Reminding him of his strengths helped establish a more consistent level of baseline comfort, and it was Phase One in his growth as a hitter this year. With confidence in his ability to find hits against pitchers’ pitches, Phase Two involved getting him to feed his aggressiveness more consistently, and start driving balls he could handle with greater authority. That’s when things really started clicking.
“From a mechanical standpoint,” offers Saylor, “for him to use his lower half more is always going to be imperative. Worrying too much about your hands, that’s when you lose your legs and your leverage in the swing. But when you approach it from ‘okay, how can I get my big muscles to deliver my little muscles to the ball,’ that’s when we see guys able to execute swings more consistently and barrel balls. And that’s what [Diaz] was able to develop over the course of the season.”
Sure enough, the shift in approach started to pay dividends in his results, and he closed with a .287/.330/.491 line across his final 26 games. While there was some High Desert inflation involved in the production, the process evolved notably. Take a look at his before-and-after spray charts on both sides of his DL stint:
Heat maps courtesy of MLBfarm.com
Those pitches he’d been content to push into right field earlier in the season he started pulling with some power and elevating to center through the second half.
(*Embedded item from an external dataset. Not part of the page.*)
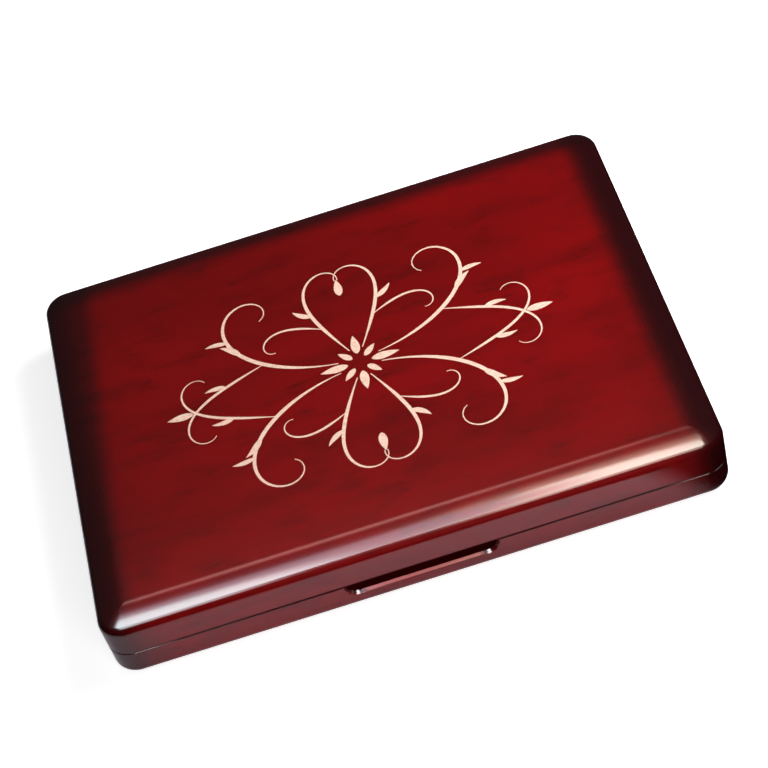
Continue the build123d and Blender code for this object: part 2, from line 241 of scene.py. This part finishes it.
# Reed beds and wall linings: thin board wrapped in black cotton velvet and glued into the two pockets. The
# pile leans in drifts, which gives dark and light patches, and its tips shine pale at a low angle. They are
# drawn 0.3 mm wide, coarser than real, so that they show.
velvet, tree, place = start_material("cotton_velvet")
leaning = add(tree, "Mapping", {"Vector": place, "Scale": blobs(22, 9, "Y")})
drifts = add(tree, "TexNoise", {"Vector": leaning, "Scale": 1.0, "Detail": 3.0, "Distortion": 0.6})
drift = add(tree, "MapRange", {"Value": drifts, "From Min": 0.35, "From Max": 0.65})
pile = add(tree, "TexNoise", {"Vector": place, "Scale": 1 / (0.3 * mm), "Detail": 2.0})
tips = add(tree, "MapRange", {"Value": pile, "From Min": 0.3, "From Max": 0.75, "To Max": 0.6})
nap = add(tree, "Mix", {"Factor": drift, "A": srgb("#0B0B0D"), "B": srgb("#1B1B20")}, data_type="RGBA")
cotton = add(tree, "BsdfPrincipled", {
    "Base Color": add(tree, "Mix", {"Factor": tips, "A": nap, "B": srgb("#2A2A30")}, data_type="RGBA"),
    "Roughness": 0.9,
    "Specular IOR Level": 0.1,
    "Sheen Weight": 0.6,
    "Sheen Roughness": 0.35,
    "Sheen Tint": srgb("#9A9AA8"),
    "Normal": add(tree, "Bump", {"Strength": 0.6, "Distance": 0.2 * mm, "Height": pile}),
})
add(tree, "OutputMaterial", {"Surface": cotton})
for part in ("base", "lid"):
    give(velvet, f"{part}_reed_bed", f"{part}_wall_lining")

# Lane strips: thin strips of the same wood and finish, glued to the beds from front to back between reeds.
# Their grain runs along the strip, so it is the same stain turned by a quarter.
strip_wood, tree, place, colour = stained_wood("cherry_stained_strip", "Y", "#7F0204", "#4A0102")
lacquer(tree, place, colour)
give(strip_wood, "base_lane_strips", "lid_lane_strips")

# Retainer bars, hinges, pins and screws: rolled brass, polished and clear lacquered.
# It keeps fine rolling lines along the bar, drawn 0.12 mm wide so that they show, and goes a little brown
# in patches.
rolled_brass, tree, place = start_material("rolled_brass")
patches = add(tree, "Mapping", {"Vector": place, "Scale": blobs(7, 5, "X")})
tarnish = add(tree, "TexNoise", {"Vector": patches, "Scale": 1.0, "Detail": 3.0})
brown = add(tree, "MapRange", {"Value": tarnish, "From Min": 0.4, "From Max": 0.75})
lines = add(tree, "Mapping", {"Vector": place, "Scale": blobs(9, 0.12, "X")})
rolling = add(tree, "TexNoise", {"Vector": lines, "Scale": 1.0, "Detail": 2.0})
brass = add(tree, "BsdfPrincipled", {
    "Base Color": add(tree, "Mix", {"Factor": brown, "A": srgb("#EBC873"), "B": srgb("#DDB566")},
                      data_type="RGBA"),
    "Metallic": 1.0,
    "Roughness": add(tree, "MapRange", {"Value": rolling, "From Min": 0.3, "From Max": 0.7,
                                        "To Min": 0.25, "To Max": 0.29}),
    "Normal": add(tree, "Bump", {"Strength": 0.03, "Distance": 0.01 * mm, "Height": rolling}),
})
add(tree, "OutputMaterial", {"Surface": brass})
for part in ("base", "lid"):
    give(rolled_brass, f"{part}_retainer_bar", f"{part}_bar_screws")
for side in ("left", "right"):
    give(rolled_brass, f"hinge_{side}_pin")
    for part in ("base", "lid"):
        give(rolled_brass, f"hinge_{side}_{part}_leaf", f"hinge_{side}_{part}_screws")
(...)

That’s the kind of progress you want to see from any hitter in a minor-league season, but to see it from a 19-year-old in his stateside debut? That’s the stuff, right there.
“He’s a grinder,” concludes Saylor. “He’s a guy that likes to go out there and play. He has some flair and some energy, and as he learns who he is you’re really going to see him come out and be a bigger personality.”
Not that they needed more good news down on the farm but, in Diaz, the reigning top team in our organizational rankings has another good young player on its hands.